I mentioned Stollen in last week’s installment of Cooking with Jola. This is a traditional Christmas treat that is a cross between raisin bread and fruit cake. The baking process is a bit time intensive, but the taste and the tradition are worth it. Plus stollen is a treat that lasts a long time and actually tastes best when it’s at least 8 days old.
Jola’s recipe makes a large stollen. She notes the date and ingredients of every completed stollen in a small book she has. Sometimes she uses Hazelnuts (Haselnuss). Sometimes she uses Almonds (Mandeln). In any event she always uses raisins soaked in rum and candied lime and orange peel. Generally she cuts them in half when they are complete, wraps them and gives them as gifts. I think Jola is kind of famous for her stollen. This year she made 16! The other day we were invited to have coffee with a dear friend of Jola’s so we took half a stollen with us. The friend had made stollen too, so of course, we had a taste test. The friend ate Jola’s version and we at the friend’s version. I have to give the friend credit, hers tasted almost identical to Jola’s. Even Jola said it was really good (not just to the friend but later when we were alone in the car.)
The recipe is intensive as I mentioned, so while I included it at the bottom of this post, I want to spend the majority of the post talking about other German Christmas treats and traditions.
The main Christmas treat aside from Stollen is plätzchen. Pronounced Pletzien, when it is directly translated it means cookie. We have our traditional Christmas and holiday cookies in the States and here the same thing goes with Weihnacht’s plätzchen. It almost seems like a symbol of christmas and good taste to make this variety of cookies. People seem to take pride in being able to offer these cookies, at the same time it seems like kind of a responsibility, as if you would not want anyone to stop by your home during the holidays and not be able to offer them plätzchen. Here is a photo of Jola’s friends delicious plätzchen and a beautiful plateful from another friend’s home:
When a friend of mine invited me to a get together, I decided I should try my hand at plätzchen, I asked Jola for the recipes and asked Thorsten which ones he thought I should make. He chose Vanill Kipferl (kind of like an sugary almond moon.) A friend had mentioned that these were time intensive. I should have believed her. In the end they turned out, but they took hours! Here they are:
A few weeks ago we visited Coburg, north of Forchheim. As mentioned previously, every city seems to have their own take on Bratwurst and other specialties. I thought the Coburg bratwurst looked a little inappropriate. Here is a picture of it, you can see what you think. In more appropriate news, they are also famous for their chocolate covered apple slices.

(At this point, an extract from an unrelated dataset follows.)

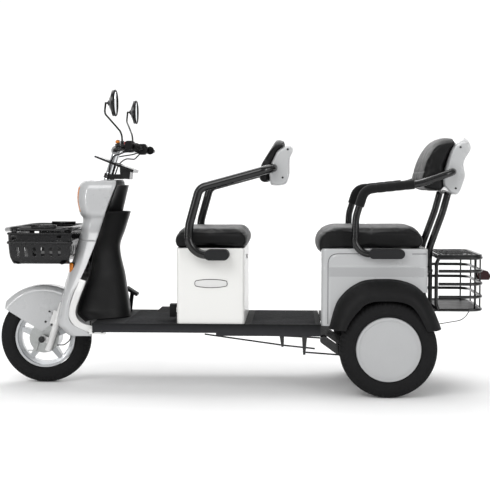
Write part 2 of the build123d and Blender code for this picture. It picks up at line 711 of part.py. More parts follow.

Between last year and this year, we’ve visited a number of Christmas Markets (Christkindlmarkt). I’ll do a post on this cool holiday tradition later this week!
Jola’s Stollen Recipe
Yield: one large stollen.
Ingredients (these are in metric because that’s how they are stated in Jola’s recipe)
I Kilo Flour
175 grams sugar
1 package of Vanilla Sugar
2/5 packages of fresh (not dried) active yeast
juice of one lemon
1/4 Liter Milk
500 grams butter
400 grams of raisins (soaked in Rum)
50 grams candied orange peel
50 grams candied lime or lemon peel
pinch of salt
200 grams of finely ground almonds
100 grams of small chopped almonds
box of powdered sugar
The dough starts off in a large bowl (make sure it’s a bowl with a top) and looks a little like the dough we used for Zweschen Kuchen. Pour in flour, creating a whole in the middle. Add powdered sugar and sugar all around the outside edge of the bowl. Add the yeast to the whole in the middle, crumbling it up. Then mix the lemon juice with the yeast. Cover the bowl and put it in a warm spot for about an hour.
When you open the bowl after an hour it should look like this:
In the meantime, melt the butter and milk together on the stove over very low heat. Using a mixer with the kneading function, add the rest of the ingredients one at a time (do not add powdered sugar, this is for later) and knead for a long time. Imagine the old days when you were doing this with your hands and continue to knead it for longer than you think. You’re activating the yeast and really getting things mixed around. Next, cover it again. This time for 2 or 2.5 hours. When it’s finished with the second rise, it should almost be bursting through the top.
After the second rise use your hands to form it into a loaf shape. Preheat the over to 200 degree Celsius or then if you have an induction oven, take it down to 160 celsius. If not 200 is fine for 1 hour. Should be golden when it comes out.
Let it cool and then load it up with powdered sugar:
When it’s ready it should look like this:
Jola says it’s best when it’s around 8 days old. So you can keep it in aluminum foil in a cool room and wait to powder it until you are ready to give it as a gift.